S’agissant du télétravail, il est encore plus important de se mettre à la place des collaborateurs. Tous ne bénéficient pas de conditions de travail optimales à domicile, et les difficultés de certains peuvent affecter leur performance. Nous ne pouvons pas avoir les mêmes attentes vis-à-vis de tous les employés. Il faut aussi admettre que ce qui fonctionnait hier ne fonctionnera pas forcément demain, et qu’une solution satisfaisante pour quelques-uns n’est pas nécessairement applicable à tous. Je pense qu’à l’avenir, il sera indispensable de réexaminer toutes nos décisions passées, qu’elles concernent la manière dont nous concevons les espaces ou les critères utilisés pour promouvoir nos employés ou choisir nos dirigeants.
360° : L’année écoulée a été particulièrement éprouvante pour les communautés marginalisées. Comment voyez-vous l’avenir après cette crise sans précédent ?
Pour moi, toutes les crises actuelles – la pandémie, le ralentissement économique et les injustices raciales – sont l’occasion de prendre un nouveau départ.
Dans le design, le changement prend du temps. Mais les designers, qui font partie des individus les plus créatifs au monde, peuvent jouer un rôle majeur dans l’évolution des mentalités.
360° : Comment peut-on promouvoir au mieux la diversité dans le monde du design ?
GB : Il faut faire preuve de curiosité et s’intéresser aux autres cultures et aux autres points de vue. Le moyen le plus simple de favoriser cette diversité consiste à mettre en avant des designers de tous horizons. Comment travaillent-ils ? Quel est leur vécu ? Quelles sont leurs sources de motivation et d’inspiration ? L’expérience des individus est déterminante dans la manière de concevoir les espaces et le bâti.

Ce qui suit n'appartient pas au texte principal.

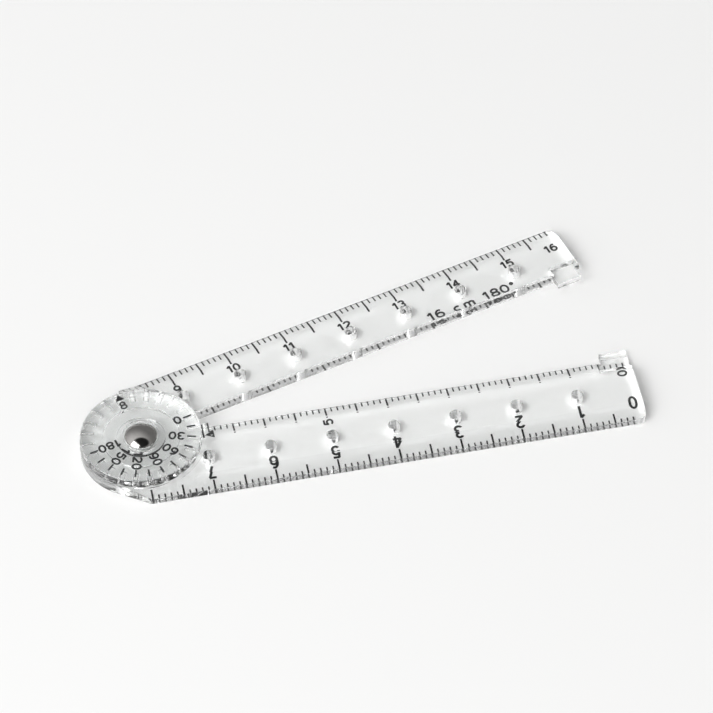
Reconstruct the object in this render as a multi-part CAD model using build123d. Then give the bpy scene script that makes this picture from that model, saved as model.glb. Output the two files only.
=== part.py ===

Il est temps pour nos équipes et nos dirigeants de développer leur compétence interculturelle – les quelques designers afro-américains de ce pays ne peuvent pas contribuer à tous les projets. Nous devons apprendre à être curieux et à impliquer les communautés concernées en les considérant comme de véritables partenaires.
Dans le podcast Breaking the Silence of Design, Gabrielle Bullock et sa co-animatrice Karen Compton évoquent sans tabou les inégalités raciales dans le design et la construction.